**Available data:**
┄┄┄┄┄┄┄┄┄┄

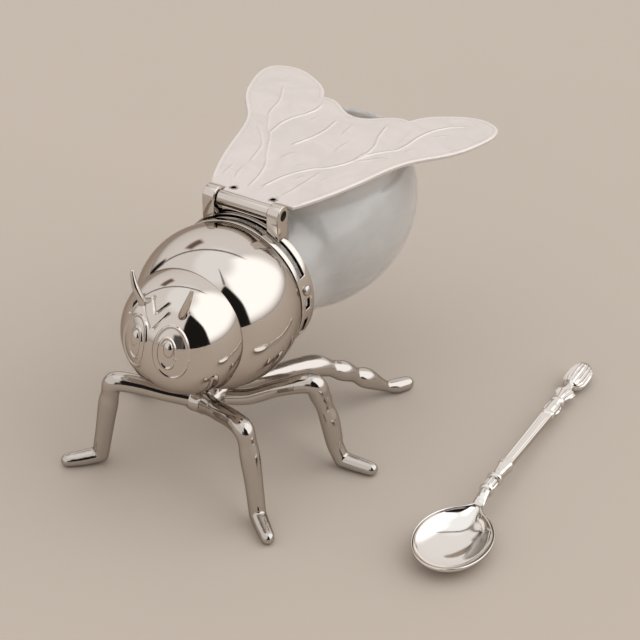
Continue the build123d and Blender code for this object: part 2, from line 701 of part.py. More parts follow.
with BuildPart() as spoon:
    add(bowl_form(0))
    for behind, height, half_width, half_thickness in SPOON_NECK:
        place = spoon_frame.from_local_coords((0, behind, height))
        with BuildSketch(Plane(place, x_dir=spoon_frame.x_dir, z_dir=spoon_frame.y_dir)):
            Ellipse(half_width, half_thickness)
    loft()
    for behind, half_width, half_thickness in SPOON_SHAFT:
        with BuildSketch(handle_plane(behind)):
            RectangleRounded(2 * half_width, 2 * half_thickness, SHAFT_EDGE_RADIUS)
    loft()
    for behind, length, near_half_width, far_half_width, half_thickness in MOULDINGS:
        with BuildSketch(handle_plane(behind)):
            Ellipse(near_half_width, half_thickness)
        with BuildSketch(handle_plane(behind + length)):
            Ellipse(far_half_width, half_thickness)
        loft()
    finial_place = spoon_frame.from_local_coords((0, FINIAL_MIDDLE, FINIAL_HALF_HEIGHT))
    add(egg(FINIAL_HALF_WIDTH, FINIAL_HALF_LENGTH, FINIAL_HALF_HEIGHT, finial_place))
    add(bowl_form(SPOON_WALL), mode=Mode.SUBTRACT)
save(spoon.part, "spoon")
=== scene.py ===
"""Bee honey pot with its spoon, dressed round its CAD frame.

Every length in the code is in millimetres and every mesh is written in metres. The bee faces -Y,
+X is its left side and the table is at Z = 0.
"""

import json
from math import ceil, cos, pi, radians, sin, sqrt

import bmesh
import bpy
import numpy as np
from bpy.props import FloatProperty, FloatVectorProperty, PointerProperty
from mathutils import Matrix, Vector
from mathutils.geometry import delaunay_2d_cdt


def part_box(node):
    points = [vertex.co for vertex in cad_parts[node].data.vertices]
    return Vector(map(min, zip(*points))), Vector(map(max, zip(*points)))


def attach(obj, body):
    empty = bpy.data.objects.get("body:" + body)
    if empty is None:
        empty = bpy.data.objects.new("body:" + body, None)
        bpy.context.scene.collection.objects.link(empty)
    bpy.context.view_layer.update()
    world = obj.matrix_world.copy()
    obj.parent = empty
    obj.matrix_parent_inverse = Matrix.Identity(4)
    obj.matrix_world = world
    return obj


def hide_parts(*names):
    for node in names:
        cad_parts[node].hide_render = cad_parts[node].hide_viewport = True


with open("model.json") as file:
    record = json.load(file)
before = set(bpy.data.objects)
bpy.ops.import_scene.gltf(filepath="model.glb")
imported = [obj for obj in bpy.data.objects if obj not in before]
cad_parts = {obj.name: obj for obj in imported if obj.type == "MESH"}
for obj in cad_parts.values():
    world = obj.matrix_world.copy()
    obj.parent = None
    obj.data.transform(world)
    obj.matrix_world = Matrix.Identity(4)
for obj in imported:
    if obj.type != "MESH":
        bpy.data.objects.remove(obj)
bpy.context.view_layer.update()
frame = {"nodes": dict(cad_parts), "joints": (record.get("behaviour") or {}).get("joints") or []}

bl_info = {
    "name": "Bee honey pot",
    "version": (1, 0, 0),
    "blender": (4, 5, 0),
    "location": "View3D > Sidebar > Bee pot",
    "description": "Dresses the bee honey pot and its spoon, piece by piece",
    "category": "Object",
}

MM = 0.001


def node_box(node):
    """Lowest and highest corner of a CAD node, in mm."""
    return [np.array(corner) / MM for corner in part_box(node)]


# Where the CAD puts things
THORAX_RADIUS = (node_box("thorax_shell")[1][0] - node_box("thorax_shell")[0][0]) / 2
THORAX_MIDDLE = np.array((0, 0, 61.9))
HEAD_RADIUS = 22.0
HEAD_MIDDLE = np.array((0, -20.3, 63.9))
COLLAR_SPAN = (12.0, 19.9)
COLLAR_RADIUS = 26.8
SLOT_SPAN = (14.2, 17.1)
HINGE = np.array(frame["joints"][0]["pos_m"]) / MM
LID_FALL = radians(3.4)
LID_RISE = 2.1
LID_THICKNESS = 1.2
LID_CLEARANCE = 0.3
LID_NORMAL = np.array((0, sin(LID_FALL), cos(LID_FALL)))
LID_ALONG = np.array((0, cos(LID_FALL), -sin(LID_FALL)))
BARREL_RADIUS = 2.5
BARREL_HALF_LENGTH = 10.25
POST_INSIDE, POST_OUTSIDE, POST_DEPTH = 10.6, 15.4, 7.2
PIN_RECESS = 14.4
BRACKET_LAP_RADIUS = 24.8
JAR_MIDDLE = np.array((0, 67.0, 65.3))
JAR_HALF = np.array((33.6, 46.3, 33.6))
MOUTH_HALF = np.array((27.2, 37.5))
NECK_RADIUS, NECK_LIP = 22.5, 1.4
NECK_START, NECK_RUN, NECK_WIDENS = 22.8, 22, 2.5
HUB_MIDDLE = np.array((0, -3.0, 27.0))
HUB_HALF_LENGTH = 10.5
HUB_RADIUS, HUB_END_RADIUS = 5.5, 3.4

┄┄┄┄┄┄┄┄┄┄

**Your objective:**
The lines above from the one containing "with BuildSketch(handle_plane(behind +" through the one containing "bpy.data.objects.remove(obj)" are to be set down exactly, and no others.

**Solution to the problem:**
        with BuildSketch(handle_plane(behind + length)):
            Ellipse(far_half_width, half_thickness)
        loft()
    finial_place = spoon_frame.from_local_coords((0, FINIAL_MIDDLE, FINIAL_HALF_HEIGHT))
    add(egg(FINIAL_HALF_WIDTH, FINIAL_HALF_LENGTH, FINIAL_HALF_HEIGHT, finial_place))
    add(bowl_form(SPOON_WALL), mode=Mode.SUBTRACT)
save(spoon.part, "spoon")
=== scene.py ===
"""Bee honey pot with its spoon, dressed round its CAD frame.

Every length in the code is in millimetres and every mesh is written in metres. The bee faces -Y,
+X is its left side and the table is at Z = 0.
"""

import json
from math import ceil, cos, pi, radians, sin, sqrt

import bmesh
import bpy
import numpy as np
from bpy.props import FloatProperty, FloatVectorProperty, PointerProperty
from mathutils import Matrix, Vector
from mathutils.geometry import delaunay_2d_cdt


def part_box(node):
    points = [vertex.co for vertex in cad_parts[node].data.vertices]
    return Vector(map(min, zip(*points))), Vector(map(max, zip(*points)))


def attach(obj, body):
    empty = bpy.data.objects.get("body:" + body)
    if empty is None:
        empty = bpy.data.objects.new("body:" + body, None)
        bpy.context.scene.collection.objects.link(empty)
    bpy.context.view_layer.update()
    world = obj.matrix_world.copy()
    obj.parent = empty
    obj.matrix_parent_inverse = Matrix.Identity(4)
    obj.matrix_world = world
    return obj


def hide_parts(*names):
    for node in names:
        cad_parts[node].hide_render = cad_parts[node].hide_viewport = True


with open("model.json") as file:
    record = json.load(file)
before = set(bpy.data.objects)
bpy.ops.import_scene.gltf(filepath="model.glb")
imported = [obj for obj in bpy.data.objects if obj not in before]
cad_parts = {obj.name: obj for obj in imported if obj.type == "MESH"}
for obj in cad_parts.values():
    world = obj.matrix_world.copy()
    obj.parent = None
    obj.data.transform(world)
    obj.matrix_world = Matrix.Identity(4)
for obj in imported:
    if obj.type != "MESH":
        bpy.data.objects.remove(obj)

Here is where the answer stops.